MATERIAL TO PROCESS
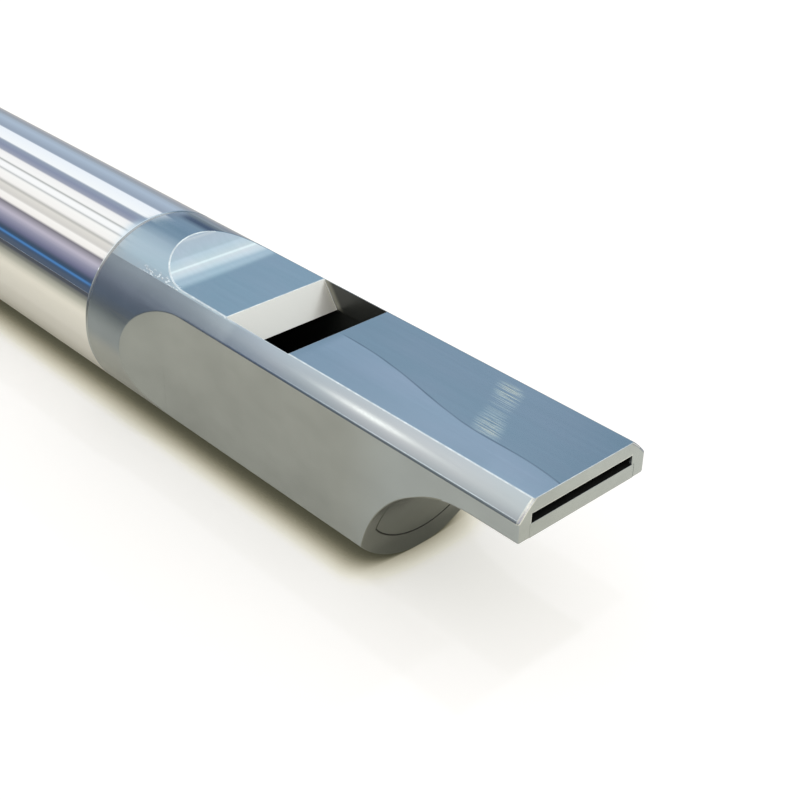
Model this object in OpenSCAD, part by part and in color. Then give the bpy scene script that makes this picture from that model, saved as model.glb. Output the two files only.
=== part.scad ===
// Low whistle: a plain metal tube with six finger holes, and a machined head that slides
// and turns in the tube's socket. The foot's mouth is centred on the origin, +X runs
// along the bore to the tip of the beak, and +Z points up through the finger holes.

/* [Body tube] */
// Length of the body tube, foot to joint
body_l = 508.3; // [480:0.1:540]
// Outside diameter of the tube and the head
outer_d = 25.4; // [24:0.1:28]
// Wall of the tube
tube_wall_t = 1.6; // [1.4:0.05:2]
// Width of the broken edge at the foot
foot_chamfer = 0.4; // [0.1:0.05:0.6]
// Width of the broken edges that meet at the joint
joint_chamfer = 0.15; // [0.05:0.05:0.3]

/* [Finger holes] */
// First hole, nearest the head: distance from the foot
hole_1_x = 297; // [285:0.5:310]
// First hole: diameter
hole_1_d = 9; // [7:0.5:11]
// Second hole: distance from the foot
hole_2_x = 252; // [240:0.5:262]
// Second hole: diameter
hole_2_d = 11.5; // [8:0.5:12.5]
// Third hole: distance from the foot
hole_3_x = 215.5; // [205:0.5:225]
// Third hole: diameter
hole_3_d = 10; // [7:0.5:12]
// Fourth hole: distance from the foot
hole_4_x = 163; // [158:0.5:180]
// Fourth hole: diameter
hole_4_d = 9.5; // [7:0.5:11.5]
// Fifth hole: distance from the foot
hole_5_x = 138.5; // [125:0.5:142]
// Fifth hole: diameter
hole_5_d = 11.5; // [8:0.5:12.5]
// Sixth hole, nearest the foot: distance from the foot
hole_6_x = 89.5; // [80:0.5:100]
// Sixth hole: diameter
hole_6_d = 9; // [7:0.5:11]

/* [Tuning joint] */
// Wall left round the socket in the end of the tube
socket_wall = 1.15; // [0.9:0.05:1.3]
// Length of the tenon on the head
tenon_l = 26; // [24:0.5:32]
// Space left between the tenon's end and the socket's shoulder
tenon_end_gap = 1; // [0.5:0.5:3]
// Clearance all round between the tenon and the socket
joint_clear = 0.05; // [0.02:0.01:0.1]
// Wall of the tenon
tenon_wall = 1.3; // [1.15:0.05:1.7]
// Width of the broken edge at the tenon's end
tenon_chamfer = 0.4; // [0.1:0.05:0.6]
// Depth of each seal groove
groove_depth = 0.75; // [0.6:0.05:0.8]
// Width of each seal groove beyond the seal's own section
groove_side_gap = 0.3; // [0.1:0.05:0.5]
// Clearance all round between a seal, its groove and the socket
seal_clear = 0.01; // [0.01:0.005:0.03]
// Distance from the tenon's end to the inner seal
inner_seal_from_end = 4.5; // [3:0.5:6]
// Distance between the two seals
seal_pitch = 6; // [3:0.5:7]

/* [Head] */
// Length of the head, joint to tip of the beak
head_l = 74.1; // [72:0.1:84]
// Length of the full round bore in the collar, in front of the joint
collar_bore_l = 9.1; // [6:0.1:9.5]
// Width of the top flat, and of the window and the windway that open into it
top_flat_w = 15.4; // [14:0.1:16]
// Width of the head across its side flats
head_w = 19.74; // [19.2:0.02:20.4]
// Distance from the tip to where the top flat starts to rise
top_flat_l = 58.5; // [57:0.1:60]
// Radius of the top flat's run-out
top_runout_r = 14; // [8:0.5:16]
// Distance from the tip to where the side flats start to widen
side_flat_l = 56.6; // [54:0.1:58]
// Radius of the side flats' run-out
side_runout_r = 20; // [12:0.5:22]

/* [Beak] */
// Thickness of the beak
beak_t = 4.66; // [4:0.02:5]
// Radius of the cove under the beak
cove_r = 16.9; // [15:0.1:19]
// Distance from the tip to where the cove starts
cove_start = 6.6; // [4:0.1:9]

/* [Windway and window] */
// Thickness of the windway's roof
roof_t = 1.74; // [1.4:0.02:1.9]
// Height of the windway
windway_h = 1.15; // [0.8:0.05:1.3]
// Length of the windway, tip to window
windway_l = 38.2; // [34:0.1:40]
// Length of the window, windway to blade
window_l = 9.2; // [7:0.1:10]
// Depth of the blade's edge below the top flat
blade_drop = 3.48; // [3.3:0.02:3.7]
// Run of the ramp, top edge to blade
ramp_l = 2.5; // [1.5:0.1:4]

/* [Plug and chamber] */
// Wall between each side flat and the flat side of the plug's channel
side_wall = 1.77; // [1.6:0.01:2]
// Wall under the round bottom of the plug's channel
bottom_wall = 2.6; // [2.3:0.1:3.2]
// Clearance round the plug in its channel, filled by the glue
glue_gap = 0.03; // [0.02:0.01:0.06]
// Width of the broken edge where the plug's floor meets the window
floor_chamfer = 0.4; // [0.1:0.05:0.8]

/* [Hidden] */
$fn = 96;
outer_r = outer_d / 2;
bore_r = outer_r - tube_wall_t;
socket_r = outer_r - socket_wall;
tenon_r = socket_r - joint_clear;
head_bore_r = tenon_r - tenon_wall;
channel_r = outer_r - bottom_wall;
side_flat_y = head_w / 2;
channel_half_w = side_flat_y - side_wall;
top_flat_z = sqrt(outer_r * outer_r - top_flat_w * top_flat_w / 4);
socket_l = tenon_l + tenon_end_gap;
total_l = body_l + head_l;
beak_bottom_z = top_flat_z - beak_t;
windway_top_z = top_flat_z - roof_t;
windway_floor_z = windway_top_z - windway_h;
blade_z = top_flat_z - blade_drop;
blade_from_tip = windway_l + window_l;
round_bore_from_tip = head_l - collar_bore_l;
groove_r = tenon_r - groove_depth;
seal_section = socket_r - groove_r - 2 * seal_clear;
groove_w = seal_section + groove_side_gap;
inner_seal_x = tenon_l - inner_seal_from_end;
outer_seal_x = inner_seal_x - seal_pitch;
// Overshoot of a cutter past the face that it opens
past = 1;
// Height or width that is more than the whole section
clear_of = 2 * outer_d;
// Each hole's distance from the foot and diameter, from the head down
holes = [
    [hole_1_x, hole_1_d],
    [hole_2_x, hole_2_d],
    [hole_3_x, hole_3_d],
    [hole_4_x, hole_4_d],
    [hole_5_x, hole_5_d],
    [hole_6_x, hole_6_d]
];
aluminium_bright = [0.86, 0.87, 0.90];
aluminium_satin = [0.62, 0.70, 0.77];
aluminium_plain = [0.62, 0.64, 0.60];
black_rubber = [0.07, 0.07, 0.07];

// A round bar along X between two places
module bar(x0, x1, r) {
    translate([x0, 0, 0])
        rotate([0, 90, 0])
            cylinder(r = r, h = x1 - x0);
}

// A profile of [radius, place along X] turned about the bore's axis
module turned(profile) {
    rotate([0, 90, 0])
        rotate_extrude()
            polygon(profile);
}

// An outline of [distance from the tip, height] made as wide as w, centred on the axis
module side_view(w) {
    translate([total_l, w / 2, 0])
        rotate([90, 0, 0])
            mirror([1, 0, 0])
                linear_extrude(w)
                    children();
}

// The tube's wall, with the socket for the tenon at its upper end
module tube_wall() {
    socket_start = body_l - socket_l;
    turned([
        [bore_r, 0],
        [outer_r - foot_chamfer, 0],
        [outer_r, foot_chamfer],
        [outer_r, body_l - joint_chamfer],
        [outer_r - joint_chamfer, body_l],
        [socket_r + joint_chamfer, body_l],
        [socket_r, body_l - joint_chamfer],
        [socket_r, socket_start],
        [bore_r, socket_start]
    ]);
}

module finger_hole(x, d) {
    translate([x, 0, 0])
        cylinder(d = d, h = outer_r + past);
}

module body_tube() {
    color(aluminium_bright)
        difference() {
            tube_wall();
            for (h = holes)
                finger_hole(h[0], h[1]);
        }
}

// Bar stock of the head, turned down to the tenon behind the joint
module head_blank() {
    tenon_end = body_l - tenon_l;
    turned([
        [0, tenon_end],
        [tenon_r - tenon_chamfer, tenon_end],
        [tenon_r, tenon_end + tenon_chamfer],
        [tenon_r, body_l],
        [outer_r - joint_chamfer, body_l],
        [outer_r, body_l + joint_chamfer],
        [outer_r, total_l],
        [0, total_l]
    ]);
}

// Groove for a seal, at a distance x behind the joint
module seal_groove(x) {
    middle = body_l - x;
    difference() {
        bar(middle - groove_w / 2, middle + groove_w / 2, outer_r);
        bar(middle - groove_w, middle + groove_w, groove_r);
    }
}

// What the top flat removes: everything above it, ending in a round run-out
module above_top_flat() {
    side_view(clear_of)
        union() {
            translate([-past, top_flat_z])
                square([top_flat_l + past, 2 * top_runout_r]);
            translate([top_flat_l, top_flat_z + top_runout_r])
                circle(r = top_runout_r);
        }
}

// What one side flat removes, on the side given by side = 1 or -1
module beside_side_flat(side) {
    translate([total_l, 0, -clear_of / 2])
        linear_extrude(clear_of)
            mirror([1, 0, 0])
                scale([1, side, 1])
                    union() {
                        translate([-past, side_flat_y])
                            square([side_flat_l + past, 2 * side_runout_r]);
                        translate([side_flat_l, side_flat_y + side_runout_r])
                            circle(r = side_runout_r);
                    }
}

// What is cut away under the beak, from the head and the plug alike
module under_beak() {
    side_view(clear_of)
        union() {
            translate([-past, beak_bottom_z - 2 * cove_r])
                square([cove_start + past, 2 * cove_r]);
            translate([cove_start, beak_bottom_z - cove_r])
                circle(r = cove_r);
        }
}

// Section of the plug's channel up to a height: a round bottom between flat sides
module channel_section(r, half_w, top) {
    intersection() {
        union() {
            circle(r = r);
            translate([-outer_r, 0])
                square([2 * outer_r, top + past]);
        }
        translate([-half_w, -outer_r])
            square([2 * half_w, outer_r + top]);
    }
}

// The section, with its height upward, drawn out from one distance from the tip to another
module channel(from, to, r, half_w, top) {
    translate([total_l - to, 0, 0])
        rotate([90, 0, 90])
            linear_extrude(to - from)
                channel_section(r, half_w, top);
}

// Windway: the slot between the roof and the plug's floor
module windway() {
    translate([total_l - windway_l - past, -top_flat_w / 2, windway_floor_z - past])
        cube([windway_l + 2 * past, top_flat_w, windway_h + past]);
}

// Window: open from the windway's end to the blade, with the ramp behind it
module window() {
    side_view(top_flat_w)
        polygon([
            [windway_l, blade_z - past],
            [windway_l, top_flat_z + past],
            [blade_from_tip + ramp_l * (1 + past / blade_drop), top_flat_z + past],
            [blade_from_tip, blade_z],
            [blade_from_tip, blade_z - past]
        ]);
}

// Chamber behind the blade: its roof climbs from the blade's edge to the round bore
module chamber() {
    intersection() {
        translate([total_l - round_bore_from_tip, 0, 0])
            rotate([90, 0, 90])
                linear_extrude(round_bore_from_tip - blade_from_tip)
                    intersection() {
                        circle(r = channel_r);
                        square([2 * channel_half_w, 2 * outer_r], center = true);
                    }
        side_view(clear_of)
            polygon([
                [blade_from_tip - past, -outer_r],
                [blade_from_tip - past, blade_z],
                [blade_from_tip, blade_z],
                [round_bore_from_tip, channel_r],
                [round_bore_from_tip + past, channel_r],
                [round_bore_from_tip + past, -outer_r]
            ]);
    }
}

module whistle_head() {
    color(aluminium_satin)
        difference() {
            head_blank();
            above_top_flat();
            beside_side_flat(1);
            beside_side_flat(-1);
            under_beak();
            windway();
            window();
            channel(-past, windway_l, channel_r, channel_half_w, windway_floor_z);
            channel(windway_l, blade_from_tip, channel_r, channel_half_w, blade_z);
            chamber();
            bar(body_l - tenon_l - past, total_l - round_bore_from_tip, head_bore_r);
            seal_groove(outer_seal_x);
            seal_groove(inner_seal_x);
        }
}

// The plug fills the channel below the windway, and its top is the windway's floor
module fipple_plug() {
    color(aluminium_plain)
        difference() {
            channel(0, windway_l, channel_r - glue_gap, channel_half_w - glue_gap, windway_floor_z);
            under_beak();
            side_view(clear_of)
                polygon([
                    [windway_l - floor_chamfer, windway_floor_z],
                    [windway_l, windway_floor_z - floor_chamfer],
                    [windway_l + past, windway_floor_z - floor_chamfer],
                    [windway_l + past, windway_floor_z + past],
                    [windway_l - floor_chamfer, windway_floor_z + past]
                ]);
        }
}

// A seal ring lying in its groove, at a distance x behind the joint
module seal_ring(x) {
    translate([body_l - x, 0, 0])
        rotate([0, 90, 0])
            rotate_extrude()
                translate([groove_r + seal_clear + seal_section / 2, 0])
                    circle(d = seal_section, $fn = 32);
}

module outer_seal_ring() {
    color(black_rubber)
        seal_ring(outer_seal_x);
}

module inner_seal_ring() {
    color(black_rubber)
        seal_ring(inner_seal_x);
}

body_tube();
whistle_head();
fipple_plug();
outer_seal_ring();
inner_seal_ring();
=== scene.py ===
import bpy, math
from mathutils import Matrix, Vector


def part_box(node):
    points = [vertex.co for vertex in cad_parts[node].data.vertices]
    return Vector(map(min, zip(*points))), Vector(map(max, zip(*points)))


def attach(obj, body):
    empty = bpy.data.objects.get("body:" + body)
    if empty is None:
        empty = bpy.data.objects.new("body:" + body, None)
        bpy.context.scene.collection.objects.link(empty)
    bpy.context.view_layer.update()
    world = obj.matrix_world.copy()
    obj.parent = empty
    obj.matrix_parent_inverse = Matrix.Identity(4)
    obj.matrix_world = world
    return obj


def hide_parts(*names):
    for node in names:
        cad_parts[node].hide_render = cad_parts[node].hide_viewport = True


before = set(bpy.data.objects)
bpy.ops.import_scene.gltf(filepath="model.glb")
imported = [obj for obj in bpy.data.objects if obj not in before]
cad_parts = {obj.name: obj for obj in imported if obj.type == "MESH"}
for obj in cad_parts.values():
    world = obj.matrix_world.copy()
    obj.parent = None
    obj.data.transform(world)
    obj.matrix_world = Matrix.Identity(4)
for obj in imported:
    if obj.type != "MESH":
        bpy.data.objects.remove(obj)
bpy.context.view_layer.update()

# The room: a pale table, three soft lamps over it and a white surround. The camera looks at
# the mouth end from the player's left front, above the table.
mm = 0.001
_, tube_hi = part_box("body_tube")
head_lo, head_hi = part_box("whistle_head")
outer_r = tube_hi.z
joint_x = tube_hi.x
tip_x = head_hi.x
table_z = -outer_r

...

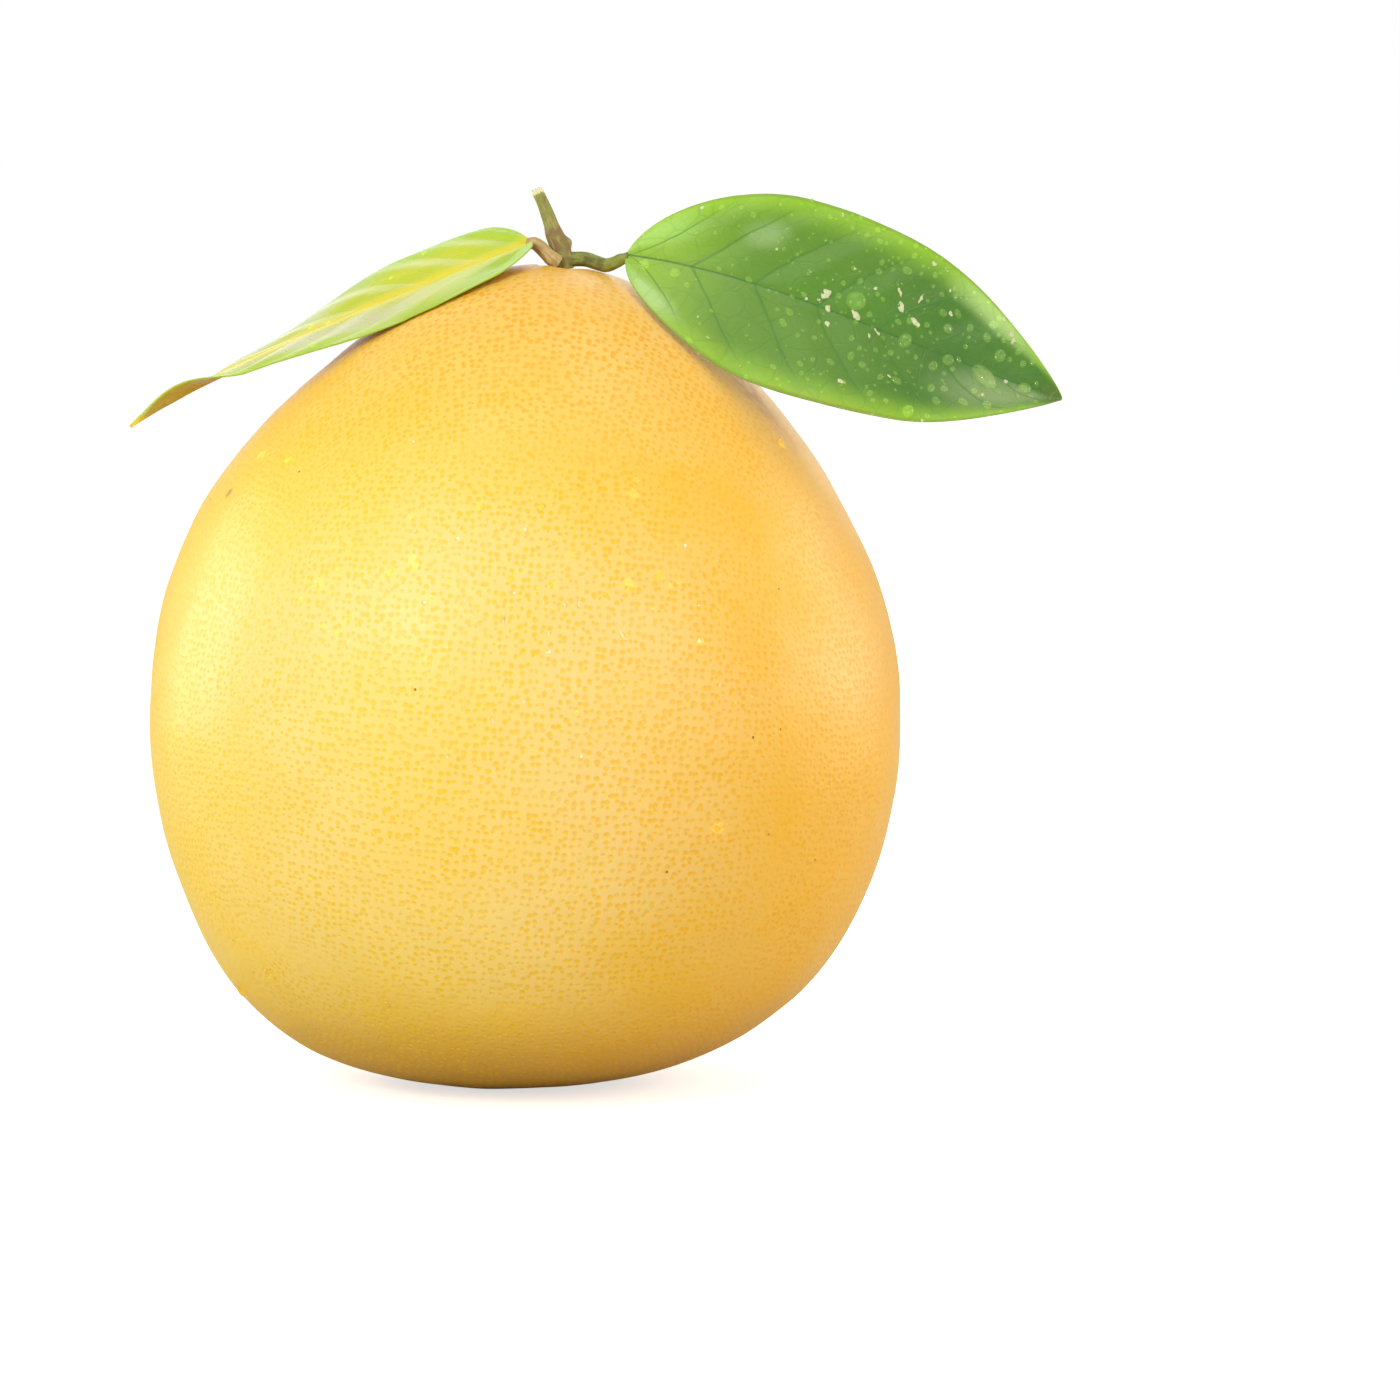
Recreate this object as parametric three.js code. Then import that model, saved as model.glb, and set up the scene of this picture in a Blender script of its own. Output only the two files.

AIM OF THE TASK
Extract the lines from the line with "Model this object" to the line with "hole_6_d = 9; // [7:0.5:11]", inclusive, reproducing them exactly and leaving out every other line.

RESULT FOR THIS EXERCISE
Model this object in OpenSCAD, part by part and in color. Then give the bpy scene script that makes this picture from that model, saved as model.glb. Output the two files only.
=== part.scad ===
// Low whistle: a plain metal tube with six finger holes, and a machined head that slides
// and turns in the tube's socket. The foot's mouth is centred on the origin, +X runs
// along the bore to the tip of the beak, and +Z points up through the finger holes.

/* [Body tube] */
// Length of the body tube, foot to joint
body_l = 508.3; // [480:0.1:540]
// Outside diameter of the tube and the head
outer_d = 25.4; // [24:0.1:28]
// Wall of the tube
tube_wall_t = 1.6; // [1.4:0.05:2]
// Width of the broken edge at the foot
foot_chamfer = 0.4; // [0.1:0.05:0.6]
// Width of the broken edges that meet at the joint
joint_chamfer = 0.15; // [0.05:0.05:0.3]

/* [Finger holes] */
// First hole, nearest the head: distance from the foot
hole_1_x = 297; // [285:0.5:310]
// First hole: diameter
hole_1_d = 9; // [7:0.5:11]
// Second hole: distance from the foot
hole_2_x = 252; // [240:0.5:262]
// Second hole: diameter
hole_2_d = 11.5; // [8:0.5:12.5]
// Third hole: distance from the foot
hole_3_x = 215.5; // [205:0.5:225]
// Third hole: diameter
hole_3_d = 10; // [7:0.5:12]
// Fourth hole: distance from the foot
hole_4_x = 163; // [158:0.5:180]
// Fourth hole: diameter
hole_4_d = 9.5; // [7:0.5:11.5]
// Fifth hole: distance from the foot
hole_5_x = 138.5; // [125:0.5:142]
// Fifth hole: diameter
hole_5_d = 11.5; // [8:0.5:12.5]
// Sixth hole, nearest the foot: distance from the foot
hole_6_x = 89.5; // [80:0.5:100]
// Sixth hole: diameter
hole_6_d = 9; // [7:0.5:11]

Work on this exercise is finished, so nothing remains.